By Cindi Andrews, candrews@enquirer.com
The Cincinnati Enquirer

        LEBANON — A 19th-century house that has been the source of controversy since City Council bought it for more than twice its value in 1999 was torn down Friday.

        “It's just another tragic loss in the comedy of errors put on by Lebanon City Council and the Planning Commission,” said Jerry Miller, a downtown shopkeeper and incoming president of the Lebanon Conservancy Foundation. “It's a very sad day.”

        Council voted earlier this year to tear down the Queen Anne house at 5-7 Cherry St. to increase open space in Bicentennial Park. The park has been planned for several years in the downtown block bounded by Main, Mulberry, Cherry and Mechanic streets, but it currently features little more than a gazebo and two parking lots.

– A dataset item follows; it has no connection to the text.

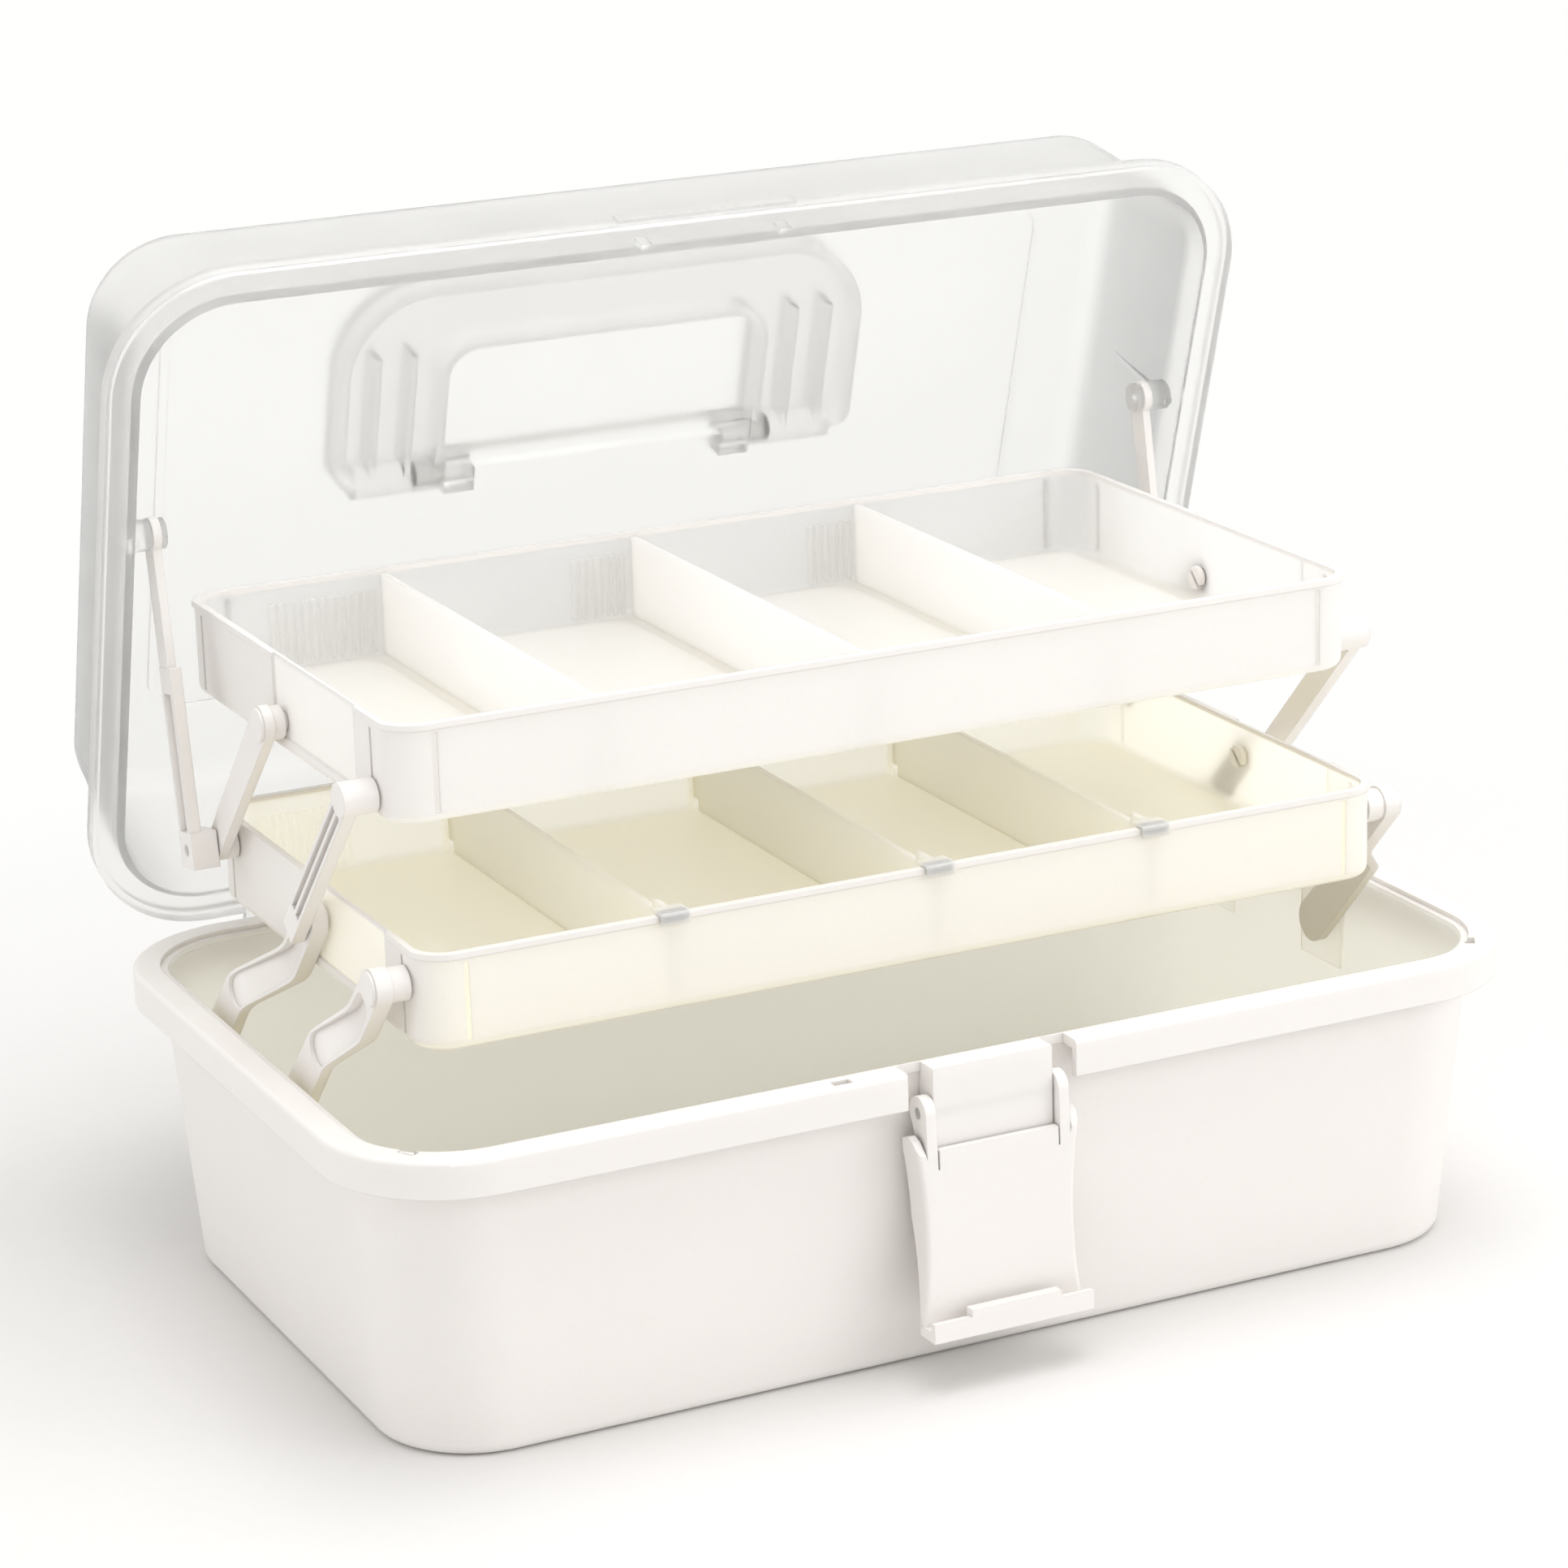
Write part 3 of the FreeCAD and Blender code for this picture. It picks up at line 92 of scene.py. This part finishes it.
# Node helpers
class Tree:
    """Short calls for building one material's node tree."""

    def __init__(self, name):
        self.material = bpy.data.materials.new(name)
        self.material.use_nodes = True
        self.nodes = self.material.node_tree.nodes
        self.links = self.material.node_tree.links
        self.shader = self.nodes["Principled BSDF"]
        self.output = self.nodes["Material Output"]
        self.place = self.add("ShaderNodeTexCoord").outputs["Object"]

    def add(self, kind, **settings):
        node = self.nodes.new(kind)
        for key, value in settings.items():
            setattr(node, key, value)
        return node

    def link(self, source, target):
        self.links.new(source, target)

    def fill(self, socket, value):
        """Links a socket or sets a constant."""
        if isinstance(value, bpy.types.NodeSocket):
            self.link(value, socket)
        else:
            socket.default_value = value

    def math(self, operation, first, second=0.0, third=0.0):
        node = self.add("ShaderNodeMath", operation=operation)
        for index, value in enumerate((first, second, third)):
            self.fill(node.inputs[index], value)
        return node.outputs[0]

    def noise(self, scale, detail=2.0, rough=0.5, place=None):
        node = self.add("ShaderNodeTexNoise")
        node.inputs["Scale"].default_value = scale
        node.inputs["Detail"].default_value = detail
        node.inputs["Roughness"].default_value = rough
        self.link(place or self.place, node.inputs["Vector"])
        return node.outputs["Fac"]

    def remap(self, value, low, high, new_low, new_high):
        node = self.add("ShaderNodeMapRange", clamp=True)
        sources = (value, low, high, new_low, new_high)
        for name, source in zip(("Value", "From Min", "From Max", "To Min", "To Max"), sources):
            self.fill(node.inputs[name], source)
        return node.outputs["Result"]

    def blend(self, factor, first, second):
        node = self.add("ShaderNodeMix", data_type="RGBA")
        for name, value in (("Factor", factor), ("A", first), ("B", second)):
            sockets = [s for s in node.inputs if s.name == name and s.enabled]
            if not isinstance(value, bpy.types.NodeSocket) and name != "Factor":
                value = (*value, 1.0)
            self.fill(sockets[0], value)
        return [s for s in node.outputs if s.enabled][0]

    def axes(self):
        node = self.add("ShaderNodeSeparateXYZ")
        self.link(self.place, node.inputs[0])
        return node.outputs

    def bump(self, height, strength, distance, normal=None):
        node = self.add("ShaderNodeBump")
        node.inputs["Strength"].default_value = strength
        node.inputs["Distance"].default_value = distance
        self.link(height, node.inputs["Height"])
        if normal:
            self.link(normal, node.inputs["Normal"])
        return node.outputs["Normal"]

    def painted_crease_shade(self, colour, reach, depth):
        """Paints shade into narrow gaps and corners of its own piece, from ambient occlusion."""
        node = self.add("ShaderNodeAmbientOcclusion", samples=6, only_local=True)
        node.inputs["Distance"].default_value = reach
        level = self.remap(node.outputs["AO"], 0.15, 0.80, 1.0 - depth, 1.0)
        shaded = self.add("ShaderNodeHueSaturation")
        self.link(level, shaded.inputs["Value"])
        self.link(colour, shaded.inputs["Color"])
        return shaded.outputs["Color"]

    def soft_edges(self, radius):
        node = self.add("ShaderNodeBevel", samples=4)
        node.inputs["Radius"].default_value = radius
        return node.outputs["Normal"]


def room_masks(tree, room, edge=0.5 * MM):
    """Masks of a hollow piece: where light passes its walls, and the faces of its room, which get
    painted warm light and a painted glow.

    room holds half length, half depth, corner radius, middle y, lowest z that passes
    light, floor z, top z and how far the walls lean out per metre of height.
    """
    half_x, half_y, radius, centre_y, sill, low, high, lean = room
    x, y, z = tree.axes()
    widening = tree.math("MULTIPLY", z, lean)
    reach = []
    for value, half in ((x, half_x), (tree.math("SUBTRACT", y, centre_y), half_y)):
        beyond = tree.math("SUBTRACT", tree.math("ABSOLUTE", value), half - radius)
        beyond = tree.math("MAXIMUM", tree.math("SUBTRACT", beyond, widening), 0.0)
        reach.append(tree.math("MULTIPLY", beyond, beyond))
    distance = tree.math("SUBTRACT", tree.math("SQRT", tree.math("ADD", *reach)), radius)
    within = tree.remap(distance, -edge, edge, 1.0, 0.0)
    below = tree.remap(z, high - edge, high, 1.0, 0.0)
    within = tree.math("MULTIPLY", within, below)
    passing = tree.remap(z, sill, sill + edge, 0.0, 1.0)
    above = tree.remap(z, low, low + edge, 0.0, 1.0)
    return tree.math("MULTIPLY", within, passing), tree.math("MULTIPLY", within, above)


def moulded_plastic(name, tint, shade, room=None, inner_painted_light=None, glow=0.25, depth=3.0 * MM):
    """Satin moulded plastic with painted shade in creases; a hollow piece lets light through its walls
    by subsurface scattering, and its room's faces get painted warm light and a painted glow.
    """
    tree = Tree(name)
    cloud = tree.remap(tree.noise(14.0, 3.0), 0.35, 0.65, 0.0, 1.0)
    colour = tree.blend(cloud, tint, shade)
    if room:
        painted_warm_tint, painted_glow = inner_painted_light
        within, inside = room_masks(tree, room)
        # Painted warm light: the room's faces take a warmer tint than the outside
        colour = tree.blend(inside, colour, painted_warm_tint)
        # Painted glow: the room's faces emit light, standing in for light passed through the walls
        tree.shader.inputs["Emission Color"].default_value = (*PAINTED_GLOW_COLOUR, 1.0)
        tree.fill(tree.shader.inputs["Emission Strength"], tree.math("MULTIPLY", inside, painted_glow))
        glow = tree.remap(within, 0.0, 1.0, glow, 1.0)
        depth = tree.remap(within, 0.0, 1.0, depth, ROOM_DEPTH)
    fleck = tree.remap(tree.noise(900.0, 1.0), 0.30, 0.34, 0.985, 1.0)
    node = tree.add("ShaderNodeHueSaturation")
    tree.link(fleck, node.inputs["Value"])
    tree.link(colour, node.inputs["Color"])
    # Painted shade in creases and corners
    colour = tree.painted_crease_shade(node.outputs["Color"], 2.5 * MM, 0.22)
    tree.link(colour, tree.shader.inputs["Base Color"])
    roughness = tree.remap(tree.noise(60.0, 4.0), 0.3, 0.7, 0.30, 0.42)
    tree.link(roughness, tree.shader.inputs["Roughness"])
    tree.shader.inputs["IOR"].default_value = 1.49
    tree.fill(tree.shader.inputs["Subsurface Weight"], glow)
    tree.shader.inputs["Subsurface Radius"].default_value = (1.0, 0.97, 0.88)
    tree.fill(tree.shader.inputs["Subsurface Scale"], depth)
    grain = tree.bump(tree.noise(2600.0, 2.0), 0.14, 0.03 * MM, tree.soft_edges(0.5 * MM))
    tree.link(grain, tree.shader.inputs["Normal"])
    return tree.material


def frosted_plastic(name, tint, rough, clearness, end_walls=None):
    """Clear moulded plastic with a frosted, milky body; end walls behind the rim get a painted grey
    shade for their edge-on look.
    """
    tree = Tree(name)
    cloud = tree.remap(tree.noise(9.0, 3.0), 0.3, 0.7, 0.0, 1.0)
    colour = tree.blend(cloud, tint, MILK)
    if end_walls:
        x, y, z = tree.axes()
        outward = tree.remap(tree.math("ABSOLUTE", x), end_walls, end_walls + 3.0 * MM, 0.0, 1.0)
        height = tree.math("MULTIPLY", tree.math("SUBTRACT", y, LID_HINGE[0]), LID_AXIS[0])
        height = tree.math("MULTIPLY_ADD", tree.math("SUBTRACT", z, LID_HINGE[1]), LID_AXIS[1], height)
        behind_rim = tree.remap(height, *LID_RIM_END, 0.0, 1.0)
        # Painted shade: end walls beyond the rim are greyed, standing in for their edge-on look
        colour = tree.blend(tree.math("MULTIPLY", outward, behind_rim), colour, PAINTED_EDGE_SHADE)
    tree.link(colour, tree.shader.inputs["Base Color"])
    roughness = tree.remap(tree.noise(45.0, 5.0), 0.3, 0.7, rough - 0.04, rough + 0.06)
    tree.link(roughness, tree.shader.inputs["Roughness"])
    tree.shader.inputs["IOR"].default_value = 1.3
    tree.shader.inputs["Transmission Weight"].default_value = clearness
    tree.link(tree.bump(tree.noise(3200.0, 3.0), 0.1, 0.02 * MM), tree.shader.inputs["Normal"])
    return tree.material


def drawn_wire(name, tint):
    """Plain drawn steel wire with fine marks round it."""
    tree = Tree(name)
    tree.shader.inputs["Metallic"].default_value = 1.0
    stretch = tree.add("ShaderNodeMapping")
    stretch.inputs["Scale"].default_value = (6.0, 1.0, 1.0)
    tree.link(tree.place, stretch.inputs["Vector"])
    marks = tree.noise(900.0, 4.0, 0.6, stretch.outputs["Vector"])
    tree.link(tree.blend(marks, tint, DARK_STEEL), tree.shader.inputs["Base Color"])
    tree.link(tree.remap(marks, 0.3, 0.7, 0.22, 0.42), tree.shader.inputs["Roughness"])
    tree.link(tree.bump(marks, 0.2, 0.02 * MM), tree.shader.inputs["Normal"])
    return tree.material


def paint(material, *names):
    """Gives CAD nodes a material through their own slots."""
    for name in names:
        body = NODES[name]
        if not body.material_slots:
            body.data.materials.append(material)
        for slot in body.material_slots:
            slot.link = "OBJECT"
            slot.material = material


def both(name):
    return [name + "_right", name + "_left"]


def tray_room(node):
    """Room of a tray, read from the frame, to the middle of its walls."""
    low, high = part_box(node)
    half_x = (high.x - low.x) / 2 - TRAY_HALF_WALL
    half_y = (high.y - low.y) / 2 - TRAY_HALF_WALL
    middle_y = (low.y + high.y) / 2
    floor, top = low.z + TRAY_HALF_WALL, high.z - TRAY_HALF_WALL
    return half_x, half_y, TRAY_CORNER, middle_y, low.z - TRAY_HALF_WALL, floor, top, 0.0


def dress_nodes():
    outside = (WHITE, WHITE_SHADE)
    upper_room = tray_room("upper_tray")
    lower_room = tray_room("lower_tray")
    box_plastic = moulded_plastic("white_box", *outside, BOX_ROOM, (BOX_PAINTED_WARM_LIGHT, BOX_PAINTED_GLOW))
    upper_painted_light = (TRAY_PALE_AND_PAINTED_WARM_LIGHT, UPPER_PAINTED_GLOW)
    lower_painted_light = (TRAY_CREAM_AND_PAINTED_WARM_LIGHT, LOWER_PAINTED_GLOW)
    upper_plastic = moulded_plastic("white_upper_tray", *outside, upper_room, upper_painted_light)
    lower_plastic = moulded_plastic("white_lower_tray", *outside, lower_room, lower_painted_light)
    part_plastic = moulded_plastic("white_parts", *outside, depth=1.5 * MM)
    divider_plastic = moulded_plastic("white_dividers", TRAY_CREAM_AND_PAINTED_WARM_LIGHT, TRAY_PALE_AND_PAINTED_WARM_LIGHT, glow=0.9, depth=12.0 * MM)
    lid_plastic = frosted_plastic("clear_lid", CLEAR, 0.34, 0.92, LID_END_WALL)
    handle_plastic = frosted_plastic("clear_handle", CLEAR, 0.34, 0.93)
    wire = drawn_wire("wire", STEEL)
    paint(box_plastic, "base_box")
    paint(upper_plastic, "upper_tray")
    paint(lower_plastic, "lower_tray")
    paint(divider_plastic, "left_divider", "middle_divider", "right_divider")
    arms = ("front_lower_arm", "rear_lower_arm", "upper_front_link", "upper_rear_arm", "lid_link")
    for arm in arms:
        paint(part_plastic, *both(arm))
    paint(part_plastic, "latch_lever")
    paint(lid_plastic, "lid_shell")
    paint(handle_plastic, "carry_handle", *both("handle_pin"))
    paint(wire, "latch_pin", *both("lid_hinge_pin"))


# Stage
def floor_material():
    """Pale floor that keeps the shadow near the box and turns to plain white further out."""
    tree = Tree("floor")
    tree.shader.inputs["Roughness"].default_value = 0.9
    tree.shader.inputs["Specular IOR Level"].default_value = 0.1
    speckle = tree.remap(tree.noise(220.0, 2.0), 0.3, 0.7, 0.0, 1.0)
    paper = tree.blend(speckle, FLOOR, (FLOOR[0] * 0.99, FLOOR[1] * 0.99, FLOOR[2] * 0.99))
    tree.link(paper, tree.shader.inputs["Base Color"])
    distance = tree.add("ShaderNodeVectorMath", operation="LENGTH")
    tree.link(tree.place, distance.inputs[0])
    far = tree.remap(distance.outputs["Value"], *WHITE_RING, 0.0, 1.0)
    rays = tree.add("ShaderNodeLightPath").outputs
    seen = tree.math("MAXIMUM", rays["Is Camera Ray"], rays["Is Transmission Ray"])
    seen = tree.math("MAXIMUM", seen, rays["Is Glossy Ray"])
    plain = tree.add("ShaderNodeEmission")
    plain.inputs["Color"].default_value = (*BACKDROP, 1.0)
    mix = tree.add("ShaderNodeMixShader")
    tree.link(tree.math("MULTIPLY", far, seen), mix.inputs[0])
    tree.link(tree.shader.outputs[0], mix.inputs[1])
    tree.link(plain.outputs[0], mix.inputs[2])
    tree.link(mix.outputs[0], tree.output.inputs["Surface"])
    return tree.material


def make_floor():
    """One large round sheet, just below the object's underside."""
    mesh = bpy.data.meshes.new("floor")
    work = bmesh.new()
    bmesh.ops.create_circle(work, cap_ends=True, segments=96, radius=FLOOR_RADIUS)
    work.to_mesh(mesh)
    work.free()
    floor = bpy.data.objects.new("floor", mesh)
    floor.location.z = FLOOR_DROP
    bpy.context.scene.collection.objects.link(floor)
    mesh.materials.append(floor_material())


def make_world():
    """White surround for what is seen, softer light for what is lit."""
    world = bpy.data.worlds.new("studio")
    bpy.context.scene.world = world
    world.use_nodes = True
    nodes = world.node_tree.nodes
    links = world.node_tree.links
    ambient = nodes["Background"]
    ambient.inputs["Color"].default_value = (*AMBIENT, 1.0)
    ambient.inputs["Strength"].default_value = AMBIENT_STRENGTH
    plain = nodes.new("ShaderNodeBackground")
    plain.inputs["Color"].default_value = (*BACKDROP, 1.0)
    plain.inputs["Strength"].default_value = 1.0
    rays = nodes.new("ShaderNodeLightPath").outputs
    first = nodes.new("ShaderNodeMath")
    first.operation = "MAXIMUM"
    links.new(rays["Is Camera Ray"], first.inputs[0])
    links.new(rays["Is Glossy Ray"], first.inputs[1])
    second = nodes.new("ShaderNodeMath")
    second.operation = "MAXIMUM"
    links.new(first.outputs[0], second.inputs[0])
    links.new(rays["Is Transmission Ray"], second.inputs[1])
    mix = nodes.new("ShaderNodeMixShader")
    links.new(second.outputs[0], mix.inputs[0])
    links.new(ambient.outputs[0], mix.inputs[1])
    links.new(plain.outputs[0], mix.inputs[2])
    links.new(mix.outputs[0], nodes["World Output"].inputs["Surface"])


def area_lamp(name, place, size, watts):
    data = bpy.data.lights.new(name, "AREA")
    data.shape = "RECTANGLE"
    data.size, data.size_y = size
    data.energy = watts
    lamp = bpy.data.objects.new(name, data)
    lamp.location = place
    aim = Vector(LAMP_AIM) - Vector(place)
    lamp.rotation_euler = aim.to_track_quat("-Z", "Y").to_euler()
    bpy.context.scene.collection.objects.link(lamp)


def make_lamps():
    for name, (place, size, watts) in LAMPS.items():
        area_lamp(name, place, size, watts)


def make_camera():
    data = bpy.data.cameras.new("camera")
    data.sensor_width = SENSOR
    data.sensor_fit = "HORIZONTAL"
    data.lens = SENSOR * FOCAL_PIXELS / PHOTO_SIDE
    data.clip_start = 0.05
    data.clip_end = 50.0
    camera = bpy.data.objects.new("camera", data)
    forward = CAMERA_FORWARD.normalized()
    right = forward.cross(CAMERA_UP).normalized()
    up = right.cross(forward)
    turn = Matrix((right, up, -forward)).transposed()
    camera.matrix_world = Matrix.Translation(CAMERA_PLACE) @ turn.to_4x4()
    bpy.context.scene.collection.objects.link(camera)
    bpy.context.scene.camera = camera


dress_nodes()
make_floor()
make_world()
make_lamps()
make_camera()
bpy.context.scene.view_settings.view_transform = "Standard"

        In fact, none of the Labor Day weekend celebration of the city's bicentennial took place at Bicentennial Park, but rather at the Warren County Fairgrounds and the city-owned soccer fields.

        Workers will add some landscaping this fall to make the park more user-friendly, City Manager George “Pat” Clements said Friday.

        “It remains to be determined what the long-term plan for the park is,” Mr. Clements said.

        In April 1999, the city paid $150,000 for 5-7 Cherry, which the Enquirer later reported had been valued at $63,040 by the county auditor.

        The conservancy — a private, nonprofit group that's restoring another old house at 27 N. Mechanic St. — asked that the building be restored and used for an art center.

        The conservancy put about $15,000 in materials and labor into the effort before its council supporters were ousted by voters last November and the new council targeted the house for removal.

        City officials said early this year that restoration would cost $200,000, whereas Friday's demolition cost about $8,000.

        The conservancy had hoped to at least move it to another location but could not find a place, Mr. Miller said.

        Another building in the Bicentennial Park block — currently occupied by a Goodwill store — could also be torn down, Service Director Scott Brunka said, although there are no immediate plans to do so. The Lebanon Theatre Company wants that building saved and turned into a theater.